Improving your chances of appealing your property taxes

On Behalf of | Mar 1, 2022 | property tax appeals | 0 comments

Property taxes can absorb a sizeable amount of your budget and leave you wondering if you have overpaid. Since paying taxes is a law, you may feel helpless knowing that if you do not pay, you will face repercussions.

Despite your tax obligations, you have the right to appeal your property taxes if you feel a discrepancy has influenced your rate. Here are some things to keep in mind to improve your chances of a satisfactory outcome.

Know your timing

You cannot appeal your property tax at any given time. In fact, you only have certain windows when you can file an appeal. How long you have to do this depends on where you live. Know what the restrictions are within your county so you can avoid the disappointment of missing the deadline.

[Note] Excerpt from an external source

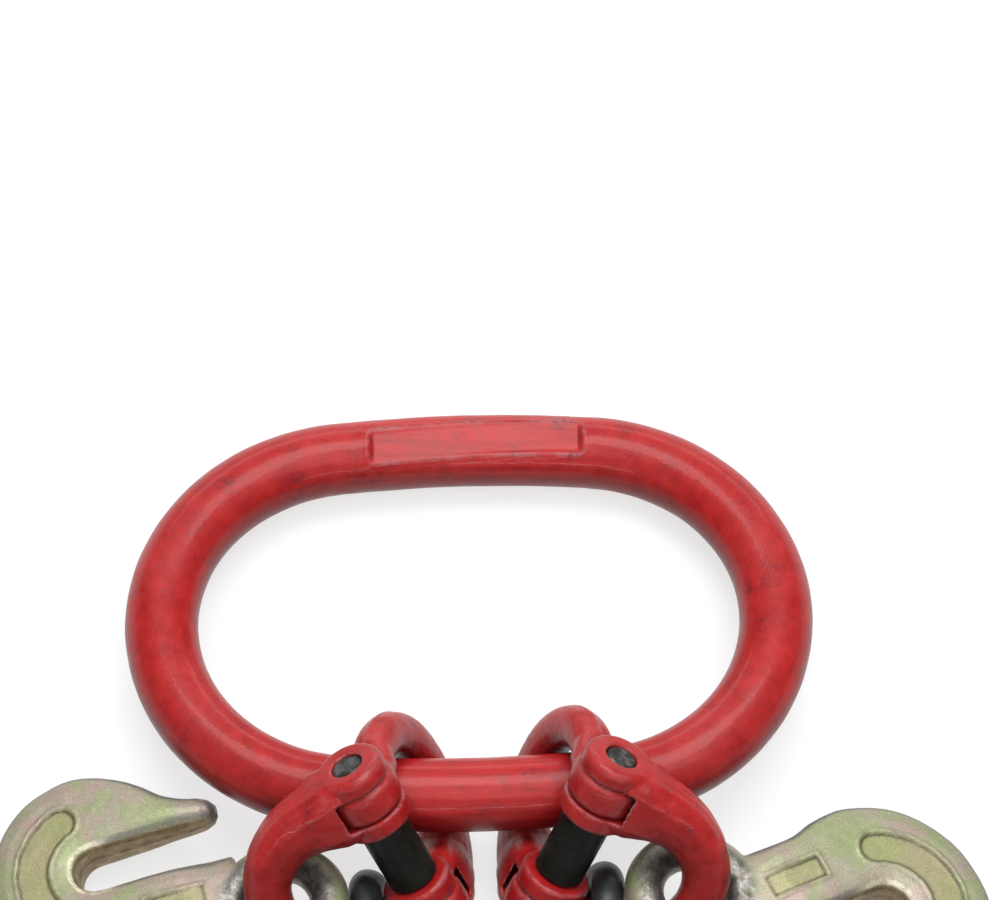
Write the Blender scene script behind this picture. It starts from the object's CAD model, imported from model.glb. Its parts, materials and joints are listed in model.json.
import json
import math

import bpy
import numpy as np
from mathutils import Euler, Matrix, Vector


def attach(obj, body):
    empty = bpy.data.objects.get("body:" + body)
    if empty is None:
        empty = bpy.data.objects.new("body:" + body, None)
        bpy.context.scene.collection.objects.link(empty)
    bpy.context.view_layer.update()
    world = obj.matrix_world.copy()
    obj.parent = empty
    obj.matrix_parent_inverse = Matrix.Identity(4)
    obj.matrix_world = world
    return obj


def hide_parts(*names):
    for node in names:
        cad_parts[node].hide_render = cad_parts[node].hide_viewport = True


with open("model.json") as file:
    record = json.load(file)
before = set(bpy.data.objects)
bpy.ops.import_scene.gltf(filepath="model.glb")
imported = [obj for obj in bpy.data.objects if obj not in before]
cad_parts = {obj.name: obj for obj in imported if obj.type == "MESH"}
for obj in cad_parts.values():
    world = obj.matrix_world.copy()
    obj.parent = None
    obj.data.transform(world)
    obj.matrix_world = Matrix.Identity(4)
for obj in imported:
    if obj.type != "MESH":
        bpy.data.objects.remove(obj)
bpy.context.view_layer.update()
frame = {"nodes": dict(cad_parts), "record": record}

MM = 0.001


# Frames in which the forgings are shaped, in millimetres, at the places that the solids have.
# They are given for the left side. SIDE carries them to either side.
def place(rotation, origin):
    m = rotation.to_4x4()
    m.translation = origin
    return m


def turned(roll, pitch, heading):
    """A turn by so many degrees about X, then Y, then Z."""
    return (Matrix.Rotation(math.radians(heading), 3, "Z")
            @ Matrix.Rotation(math.radians(pitch), 3, "Y")
            @ Matrix.Rotation(math.radians(roll), 3, "X"))


def from_axes(x, y, origin):
    return place(Matrix((x, y, x.cross(y))).transposed(), origin)


# The right side is the left one's mirror image, turned and shifted a little, as the photo shows
HOME = Vector((-23.5, 345.8, 0.2))
RIGHT_SHIFT = Vector((5.2, 0.6, 0))
RIGHT_TURN = math.radians(3.4)
MIRROR = Matrix.Scale(-1, 4, (1, 0, 0))
SIDE = [Matrix.Translation(HOME),
        Matrix.Translation(HOME + RIGHT_SHIFT) @ Matrix.Rotation(RIGHT_TURN, 4, "Z") @ MIRROR]

# Master link: it leans on the floor with its far bar and rests on the couplings with its near bar
RING_R = 11.1
RING_HALF_W = 61.1
RING_TILT = math.radians(8.85)
RING_TWIST = math.radians(1.9)
NEAR_BAR_Y = -57.8
RING = place(Matrix.Rotation(-RING_TILT, 3, "X") @ Matrix.Rotation(RING_TWIST, 3, "Z"),
             Vector((0, RING_HALF_W * math.cos(RING_TILT) + NEAR_BAR_Y,
                     RING_HALF_W * math.sin(RING_TILT) + RING_R)))

# Coupling link and grab hook at the head
HANG_X = -23.7
HANG_WAY, HANG_REACH = Vector((0.032, -0.928, 0.371)), 20.75
PIN_AT = RING @ Vector((HANG_X, -RING_HALF_W, 0)) + HANG_WAY * HANG_REACH
PIN_PITCH, PIN_HEADING = -50.7, 132.1
HOOK_ROLL, RING_ROLL = -21.4, -135.7
HOOK_HALF = place(turned(HOOK_ROLL, PIN_PITCH, PIN_HEADING), PIN_AT)
RING_HALF = place(turned(RING_ROLL, PIN_PITCH, PIN_HEADING) @ Matrix.Rotation(math.pi, 3, "Y"), PIN_AT)
GRAB_AT = HOOK_HALF @ Vector((0, 38.9, -1.0))
GRAB = [place(turned(1.8, 13.5, 160.5), GRAB_AT), place(turned(189.1, 10.8, 189.9), GRAB_AT)]

# Coupling link and J hook at the end of the leg
LEG_HEADING = -112
END_PIN_AT = Vector((-126.31, -408.50, 35.41))
J_AT, J_PITCH = Vector((-128.46, -450.86, 25.35)), 2.916
END_RISE, CHAIN_DROOP, HOOK_DROOP = (math.radians(a) for a in (49, 48, 27))
leg_turn = math.radians(LEG_HEADING)
LEG = Vector((math.cos(leg_turn), math.sin(leg_turn), 0))
ASIDE = Vector((-math.sin(leg_turn), math.cos(leg_turn), 0))
END_AXIS = math.cos(END_RISE) * ASIDE + Vector((0, 0, math.sin(END_RISE)))
END_FALL = math.sin(END_RISE) * ASIDE - Vector((0, 0, math.cos(END_RISE)))
CHAIN_HALF = from_axes(
    END_AXIS, math.sin(CHAIN_DROOP) * END_FALL - math.cos(CHAIN_DROOP) * LEG, END_PIN_AT)
END_HALF = from_axes(
    -END_AXIS, math.sin(HOOK_DROOP) * END_FALL + math.cos(HOOK_DROOP) * LEG, END_PIN_AT)
J_HOOK = place(turned(180, J_PITCH, LEG_HEADING), J_AT)


# Shader helpers
def new_material(name):
    mat = bpy.data.materials.new(name)
    mat.use_nodes = True
    tree = mat.node_tree
    tree.nodes.clear()
    out = tree.nodes.new("ShaderNodeOutputMaterial")
    shader = tree.nodes.new("ShaderNodeBsdfPrincipled")
    tree.links.new(shader.outputs["BSDF"], out.inputs["Surface"])
    return mat, tree, shader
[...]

You may also want to factor any additional fees into your budget too. Sometimes, certain cities will require you to pay a fee in order to appeal your property taxes. Because most city officials require these fees upfront, you may want to time your appeal appropriately so you can satisfy those requirements. Keep in mind that officials will not return these funds even if they deny your appeal.

Do your research

Understanding how an appeal works can help you strategize a way to create a compelling description of why your taxes are too high. According to The Motley Fool, when you appeal your property taxes, you are only disputing your home’s assessed value. Not the tax rate.

As you prepare your appeal, highlight any discrepancies you notice that may have caused your home’s overassessment. For example, if the assessor reported that your home has a finished basement when it is not actually finished, you may have some luck on your side. You will also want to do ample research about property values in your area so you can use comparison to show how your tax rates are substantially higher than other, similar properties.

Because filing a tax appeal is both time-sensitive and, at times, a challenging process, you may want to hire an attorney to help you.